Quote only the lines from the line containing "if empty is" to the line containing "cad_parts[node].hide_render = cad_parts[node].hide_viewport", with both of those lines included, please, exactly as written.

###

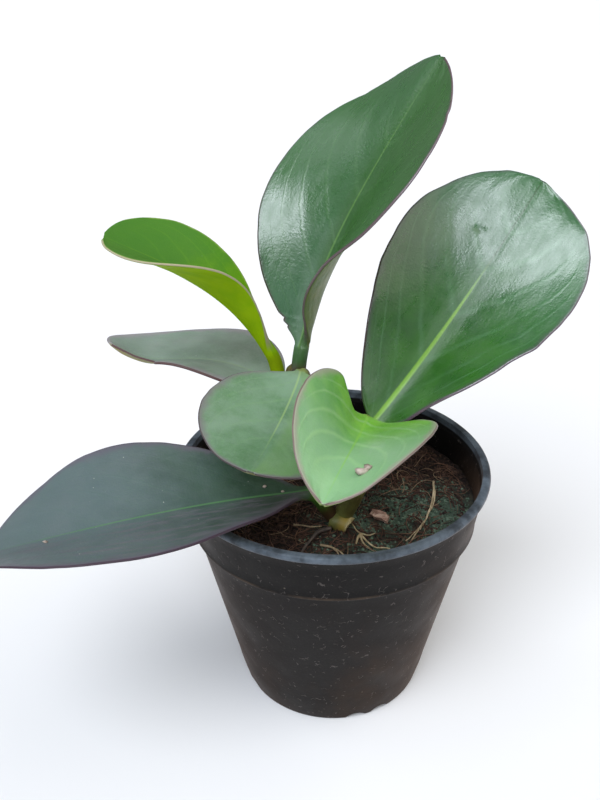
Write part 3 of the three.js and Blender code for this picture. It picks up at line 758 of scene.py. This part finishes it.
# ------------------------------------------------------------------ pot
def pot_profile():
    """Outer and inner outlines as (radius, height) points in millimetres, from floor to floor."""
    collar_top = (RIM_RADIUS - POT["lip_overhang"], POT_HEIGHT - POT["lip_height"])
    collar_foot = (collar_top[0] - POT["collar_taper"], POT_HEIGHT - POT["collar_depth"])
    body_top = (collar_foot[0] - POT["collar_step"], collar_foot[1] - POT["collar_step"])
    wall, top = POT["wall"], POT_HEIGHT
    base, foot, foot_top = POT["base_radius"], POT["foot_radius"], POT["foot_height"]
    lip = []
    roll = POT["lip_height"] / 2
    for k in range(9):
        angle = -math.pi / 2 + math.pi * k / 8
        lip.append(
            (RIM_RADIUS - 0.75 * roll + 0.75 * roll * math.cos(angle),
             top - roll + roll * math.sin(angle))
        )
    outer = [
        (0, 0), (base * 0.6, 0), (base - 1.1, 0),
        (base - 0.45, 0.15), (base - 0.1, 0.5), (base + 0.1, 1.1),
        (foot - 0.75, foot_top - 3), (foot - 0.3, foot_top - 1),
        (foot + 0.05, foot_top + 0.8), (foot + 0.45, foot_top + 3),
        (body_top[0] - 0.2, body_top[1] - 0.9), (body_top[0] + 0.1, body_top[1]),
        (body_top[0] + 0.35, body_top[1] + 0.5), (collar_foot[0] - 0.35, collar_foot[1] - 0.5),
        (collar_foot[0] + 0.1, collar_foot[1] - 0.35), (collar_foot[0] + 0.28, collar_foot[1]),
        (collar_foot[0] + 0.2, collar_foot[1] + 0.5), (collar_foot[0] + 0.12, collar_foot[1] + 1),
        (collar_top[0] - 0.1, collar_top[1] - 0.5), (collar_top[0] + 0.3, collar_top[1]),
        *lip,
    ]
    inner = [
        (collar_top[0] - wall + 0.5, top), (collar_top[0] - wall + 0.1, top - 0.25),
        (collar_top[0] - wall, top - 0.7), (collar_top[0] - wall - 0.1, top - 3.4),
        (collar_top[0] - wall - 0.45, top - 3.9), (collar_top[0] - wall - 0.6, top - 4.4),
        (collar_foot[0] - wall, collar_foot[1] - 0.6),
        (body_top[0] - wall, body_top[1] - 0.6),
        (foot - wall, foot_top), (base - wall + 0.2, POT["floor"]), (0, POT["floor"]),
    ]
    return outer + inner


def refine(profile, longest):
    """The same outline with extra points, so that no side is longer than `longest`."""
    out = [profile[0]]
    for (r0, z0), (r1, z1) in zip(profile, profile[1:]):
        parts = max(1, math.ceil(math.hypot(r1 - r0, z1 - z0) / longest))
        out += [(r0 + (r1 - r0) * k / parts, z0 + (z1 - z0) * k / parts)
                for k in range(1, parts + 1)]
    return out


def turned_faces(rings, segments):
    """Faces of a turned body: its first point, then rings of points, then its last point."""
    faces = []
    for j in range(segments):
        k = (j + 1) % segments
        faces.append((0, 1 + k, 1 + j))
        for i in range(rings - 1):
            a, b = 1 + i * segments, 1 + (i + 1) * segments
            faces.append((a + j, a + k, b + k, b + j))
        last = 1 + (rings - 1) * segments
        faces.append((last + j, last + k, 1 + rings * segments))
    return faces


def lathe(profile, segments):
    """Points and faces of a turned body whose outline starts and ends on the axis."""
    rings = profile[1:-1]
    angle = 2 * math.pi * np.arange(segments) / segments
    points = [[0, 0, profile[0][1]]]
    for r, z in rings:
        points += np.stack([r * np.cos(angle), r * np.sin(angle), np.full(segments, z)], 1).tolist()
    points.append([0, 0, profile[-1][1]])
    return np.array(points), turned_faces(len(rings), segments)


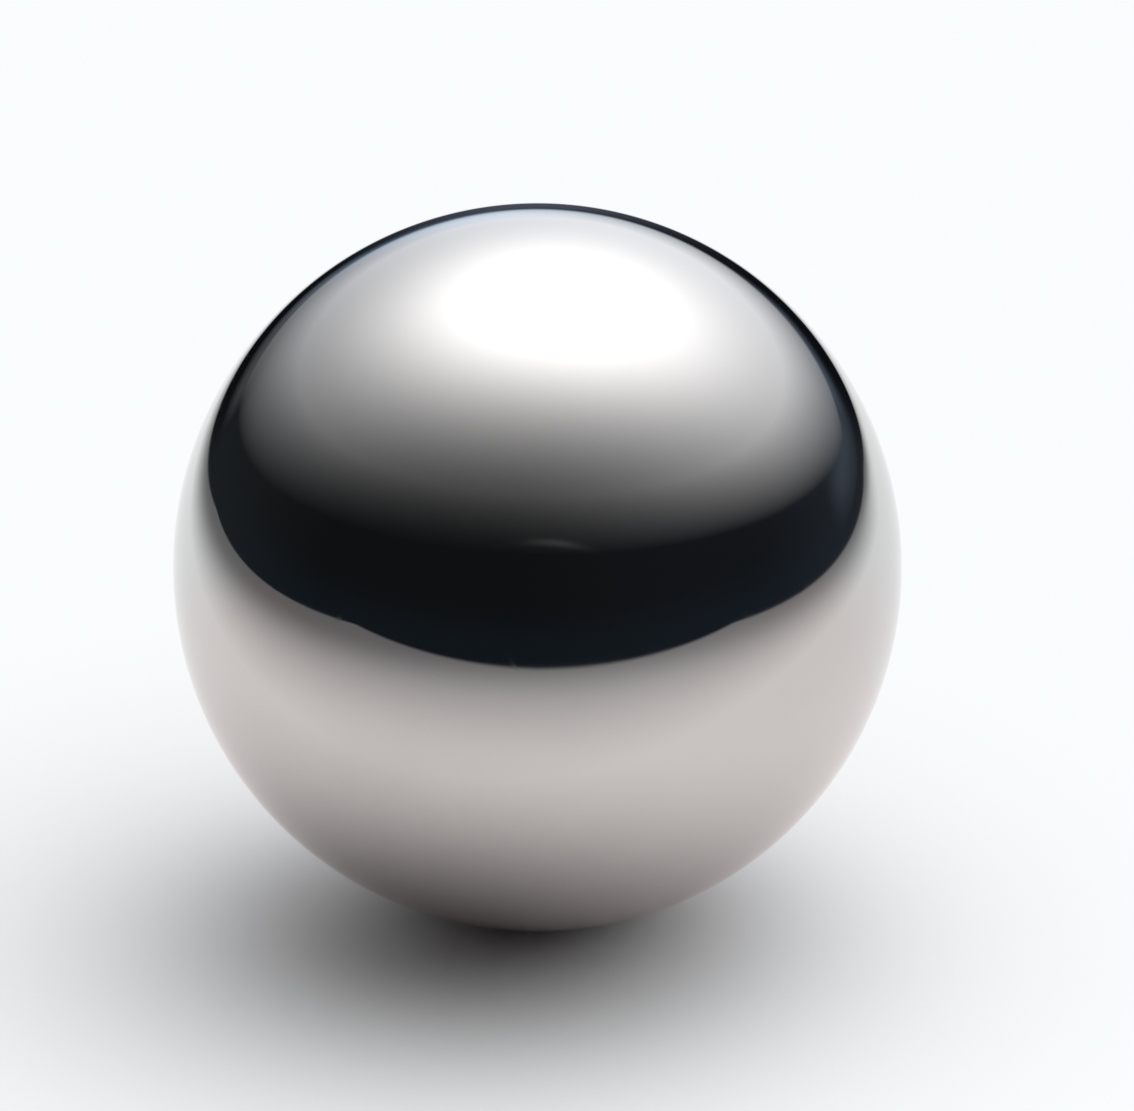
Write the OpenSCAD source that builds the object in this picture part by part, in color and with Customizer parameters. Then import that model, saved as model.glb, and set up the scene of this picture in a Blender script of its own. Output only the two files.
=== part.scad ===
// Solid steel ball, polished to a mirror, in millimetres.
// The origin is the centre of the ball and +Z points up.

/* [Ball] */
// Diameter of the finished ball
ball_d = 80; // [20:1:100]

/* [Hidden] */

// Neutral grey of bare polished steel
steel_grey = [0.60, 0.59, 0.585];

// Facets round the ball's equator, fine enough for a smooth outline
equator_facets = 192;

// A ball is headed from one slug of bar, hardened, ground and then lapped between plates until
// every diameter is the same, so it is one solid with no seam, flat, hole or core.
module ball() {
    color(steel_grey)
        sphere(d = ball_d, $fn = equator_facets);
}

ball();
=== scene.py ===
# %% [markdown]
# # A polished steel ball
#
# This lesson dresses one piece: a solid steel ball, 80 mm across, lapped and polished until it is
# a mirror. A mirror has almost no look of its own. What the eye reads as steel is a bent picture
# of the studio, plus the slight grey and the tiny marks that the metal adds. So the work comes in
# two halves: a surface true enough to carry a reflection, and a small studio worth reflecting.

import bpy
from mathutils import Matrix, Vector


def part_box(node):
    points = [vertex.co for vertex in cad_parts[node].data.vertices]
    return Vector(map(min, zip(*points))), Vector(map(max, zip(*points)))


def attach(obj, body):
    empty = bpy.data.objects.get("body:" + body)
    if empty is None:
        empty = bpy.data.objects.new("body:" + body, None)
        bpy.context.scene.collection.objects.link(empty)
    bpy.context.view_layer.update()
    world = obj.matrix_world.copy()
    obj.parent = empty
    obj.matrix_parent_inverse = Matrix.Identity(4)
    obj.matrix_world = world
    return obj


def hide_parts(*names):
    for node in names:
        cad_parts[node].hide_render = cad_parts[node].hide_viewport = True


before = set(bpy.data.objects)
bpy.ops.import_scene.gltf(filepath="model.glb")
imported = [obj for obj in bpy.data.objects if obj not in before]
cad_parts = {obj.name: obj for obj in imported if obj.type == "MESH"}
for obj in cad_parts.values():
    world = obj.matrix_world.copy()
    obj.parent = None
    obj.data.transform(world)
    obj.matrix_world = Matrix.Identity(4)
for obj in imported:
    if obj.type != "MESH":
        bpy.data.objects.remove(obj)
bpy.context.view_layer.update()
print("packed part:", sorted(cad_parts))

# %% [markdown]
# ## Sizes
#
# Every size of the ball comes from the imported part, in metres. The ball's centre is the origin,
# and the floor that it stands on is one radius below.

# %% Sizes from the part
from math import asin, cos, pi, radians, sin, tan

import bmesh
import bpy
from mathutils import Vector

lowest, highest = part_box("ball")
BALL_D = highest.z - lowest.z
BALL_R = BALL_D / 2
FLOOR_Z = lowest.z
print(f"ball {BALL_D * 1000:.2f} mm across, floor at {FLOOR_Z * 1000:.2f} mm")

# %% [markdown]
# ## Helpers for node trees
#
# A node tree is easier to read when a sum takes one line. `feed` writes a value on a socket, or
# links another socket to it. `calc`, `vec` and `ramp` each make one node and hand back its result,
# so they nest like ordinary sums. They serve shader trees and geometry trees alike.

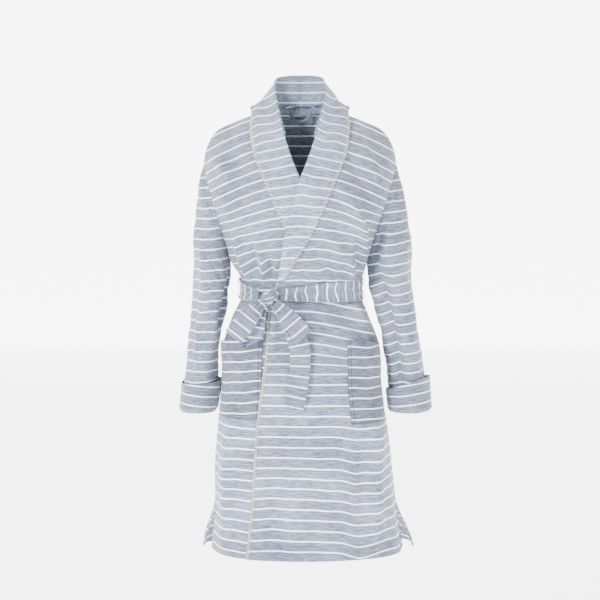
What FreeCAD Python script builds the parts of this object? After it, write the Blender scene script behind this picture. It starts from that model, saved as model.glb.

###

> _Solution to the exercise_:
    if empty is None:
        empty = bpy.data.objects.new("body:" + body, None)
        bpy.context.scene.collection.objects.link(empty)
    bpy.context.view_layer.update()
    world = obj.matrix_world.copy()
    obj.parent = empty
    obj.matrix_parent_inverse = Matrix.Identity(4)
    obj.matrix_world = world
    return obj


def hide_parts(*names):
    for node in names:
        cad_parts[node].hide_render = cad_parts[node].hide_viewport = True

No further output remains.